As a parent, you know how important it is for your child to receive social skills development in their early years. It can be frustrating, painful, and confusing to watch your little loved one struggle with things like stuttering and expressive language disorders. Thankfully, speech therapy experts dedicate their lives to developing children through listening skill training. These professionals strive to help fine tune the speech skills of the children that have fallen behind in the auditory and oral development departments, through no fault of their own. It can be difficult to determine when your child needs the help of a speech pathologist. Here are some instances in which one of these therapists may help your child.

Stuttering is a common type of fluency disorder which may include word repetitions or difficulty and prolonging of certain sounds and syllables. This is most common fluency disorder, but another, deemed cluttering, is when a child collapses sentences by removing syllables in words and speaking them without the appropriate pauses.

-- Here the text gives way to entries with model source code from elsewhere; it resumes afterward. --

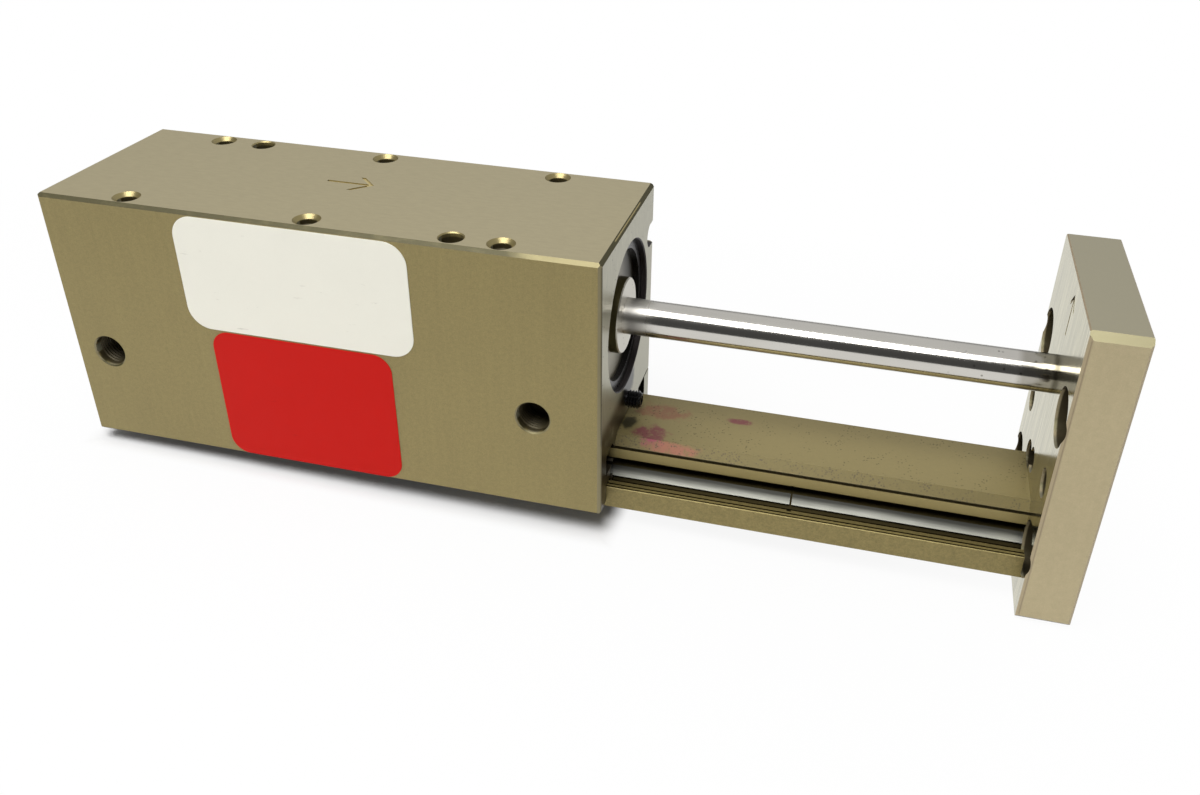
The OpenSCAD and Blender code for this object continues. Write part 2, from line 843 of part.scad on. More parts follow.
// Chromed rod with a threaded stud for the piston and a tapped end for the plate.
module piston_rod() {
    tip = plate_x + rod_seat;
    color(CHROME)
    difference() {
        union() {
            rod_x(rod_d / 2, piston_front, tip - 0.4, 0, rod_z);
            cone_x(rod_d / 2, rod_d / 2 - 0.4, tip - 0.4, tip, 0, rod_z);
            rod_x(2.95, piston_rear + 0.5, piston_front + EPS, 0, rod_z);
        }
        rod_x(2.5, tip - 16, tip + 1, 0, rod_z);
    }
}

seal_w = 3;
seal_in = 2.6;
nut_recess = 5.4;
module piston() {
    color(SILVER)
    difference() {
        rod_x(bore_d / 2 - 0.2, piston_rear, piston_front, 0, rod_z);
        rod_x(3, piston_rear - 1, piston_front + 1, 0, rod_z);
        rod_x(6.2, piston_rear - 1, piston_rear + nut_recess, 0, rod_z);
        for (x = [piston_rear + 1.6, piston_front - 1.6 - seal_w])
            ring_x(bore_d / 2 + 1, bore_d / 2 - seal_in, x, x + seal_w, 0, rod_z);
        ring_x(bore_d / 2 + 1, bore_d / 2 - 3.4, piston_mid - 1.6, piston_mid + 2, 0, rod_z);
    }
}
piston_mid = (piston_front + piston_rear) / 2;

module piston_seals() {
    color(RUBBER)
    for (x = [piston_rear + 1.6, piston_front - 1.6 - seal_w])
        ring_x(bore_d / 2 - FIT, bore_d / 2 - seal_in + SEAT, x + 0.1, x + seal_w - 0.1, 0, rod_z);
}

// The magnet lies in the bottom of the middle groove, under the wear ring.
module piston_magnet() {
    color([0.25, 0.24, 0.24])
        ring_x(bore_d / 2 - 1.6, bore_d / 2 - 3.35, piston_mid - 1.5, piston_mid + 1.9, 0, rod_z);
}

module piston_wear_ring() {
    color([0.20, 0.32, 0.42])
        ring_x(bore_d / 2 - FIT, bore_d / 2 - 1.5, piston_mid - 1.5, piston_mid + 1.9, 0, rod_z);
}

module piston_nut() {
    color(STEEL)
    difference() {
        translate([piston_rear + 0.4, 0, rod_z])
            rotate([0, 90, 0])
                cylinder(d = 10 / cos(30), h = nut_recess - 0.45, $fn = 6);
        rod_x(3, piston_rear - 1, piston_rear + nut_recess + 1, 0, rod_z);
    }
}

// ---- Roller cages, which travel half as far as the carriage ----

roller_start = cage_rear + (cage_l - (roller_count - 1) * roller_pitch) / 2;

module roller_cage(side) {
    window = roller_l + 0.45;
    color([0.72, 0.60, 0.30])
    on_side(side)
        difference() {
            translate([cage_rear, roller_half - cage_t / 2, cage_bottom])
                cube([cage_l, cage_t, cage_top - cage_bottom]);
            for (i = [0:roller_count - 1])
                translate([roller_start + i * roller_pitch - window / 2, roller_half - 2, -1])
                    cube([window, 4, apex_h + roller_d / sqrt(2) + 1.1]);
        }
}
module roller_cage_front() { roller_cage("front"); }
module roller_cage_rear() { roller_cage("rear"); }

// Every other roller leans the other way.
module rollers(side) {
    color(STEEL)
    on_side(side)
        for (i = [0:roller_count - 1])
            translate([roller_start + i * roller_pitch, roller_half, apex_h])
                rotate([i % 2 == 0 ? 45 : -45, 0, 0])
                    cylinder(d = roller_d, h = roller_l, center = true);
}
module rollers_front() { rollers("front"); }
module rollers_rear() { rollers("rear"); }

body();
way_gib();
gib_screws();
body_ways_front();
body_ways_rear();
cage_stop_screws();
stop_screw();
rod_gland();
gland_retaining_ring();
gland_o_ring();
rod_seal();
rod_wiper();
front_bumper();
rear_bumper();
white_label();
red_label();
tooling_plate();
carriage_rail();
rail_ways_front();
rail_ways_rear();
cage_stop_plate();
cage_plate_screws();
rail_screws();
rail_dowels();
rod_screw();
piston_rod();
piston();
piston_seals();
piston_wear_ring();
piston_magnet();
piston_nut();
roller_cage_front();
rollers_front();
roller_cage_rear();
rollers_rear();
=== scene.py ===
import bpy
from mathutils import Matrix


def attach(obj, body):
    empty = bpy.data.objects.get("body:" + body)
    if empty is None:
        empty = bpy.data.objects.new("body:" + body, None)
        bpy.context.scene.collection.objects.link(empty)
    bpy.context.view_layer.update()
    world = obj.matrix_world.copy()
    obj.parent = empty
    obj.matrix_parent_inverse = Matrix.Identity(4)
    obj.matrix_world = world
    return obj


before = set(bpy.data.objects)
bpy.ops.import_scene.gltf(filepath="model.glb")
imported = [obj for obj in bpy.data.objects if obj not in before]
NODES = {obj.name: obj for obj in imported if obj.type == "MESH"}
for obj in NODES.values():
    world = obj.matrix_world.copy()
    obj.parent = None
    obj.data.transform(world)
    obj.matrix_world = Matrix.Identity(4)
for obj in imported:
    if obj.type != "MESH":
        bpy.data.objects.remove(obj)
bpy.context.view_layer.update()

import math

import bpy
from mathutils import Vector

MM = 0.001

# Places on the part that its finishes, added pieces and floor share, in metres in the shared frame.
REAR_X = -0.0734
FRONT_X = 0.0756
HALF_W = 0.0265
BASE_Z = -0.0720
PLATE_X = 0.1804
PLATE_T = 0.0127
PLATE_DROP = 0.0091
PLATE_CHAMFER = 0.0003
STRIP_JOINT = PLATE_X - 0.0575
RAIL_TOP_Z = BASE_Z + 0.0153
TAP_PITCH = 0.050
TAP_ROW = 0.022
PORT_Z = -0.04475
REAR_FOOT_X = REAR_X + 0.0009
REAR_GAP = 0.0032
FLOOR_SLOPE = (PLATE_DROP - REAR_GAP) / (PLATE_X + PLATE_CHAMFER - REAR_FOOT_X)
FLOOR_SHIFT = 1.6


def tone(red, green, blue):
    """A colour as a painter mixes it on screen, 0 to 255, turned into light."""
    def light(value):
        value = value / 255
        return value / 12.92 if value <= 0.04045 else ((value + 0.055) / 1.055) ** 2.4
    return (light(red), light(green), light(blue), 1.0)


# ---- Nodes and finishes ----


def connect(tree, socket, value):
    """Joins another node's output to a socket, or sets the socket to a plain value."""
    if isinstance(value, bpy.types.NodeSocket):
        tree.links.new(value, socket)
    elif socket.type == "VECTOR":
        socket.default_value = value[:3]
    else:
        socket.default_value = value


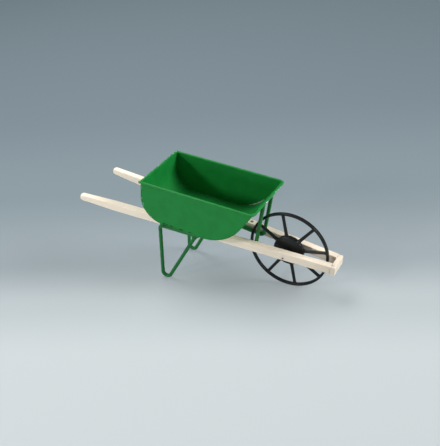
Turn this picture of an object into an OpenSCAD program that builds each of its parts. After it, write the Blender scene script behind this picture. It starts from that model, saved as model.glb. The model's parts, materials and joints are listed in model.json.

All fluency disorders can cripple your child’s confidence in speaking, their willingness to participate in school, and the tendency to avoid certain phrases or words altogether.

Other forms of disorders that may be cause to visit a speech therapist would be difficulties processing language or putting words together, difficulty with memory, perception, and attention, and struggles with the pitch, volume, and tone of voice during conversation. These problems are considered language disorders or speech disorders.

In listening skill training, a speech pathologist will work personally with your child to overcome the disorder and its difficulties. This will involve interacting with books, pictures, and objects to encourage language development. In articulation therapy, the child will be shown how to physically form the muscles of the face to articulate certain speech sounds.

There are many points in your child’s life that you may decide he or she needs help with listening skill training and speech development. Your child may need assistance if they have recently received implants, surgery, or aids to help with hearing impairments, as the child has lost valuable time listening to their parents and peers speak. A speech therapist can help autistic children, children with brain injuries, and children with cognitive development delays.

Most speech impediments are remedied or almost completely corrected before adulthood; that is why this is a prime time to take your child to a speech therapist today to get him or her the help they need while their brain is still growing.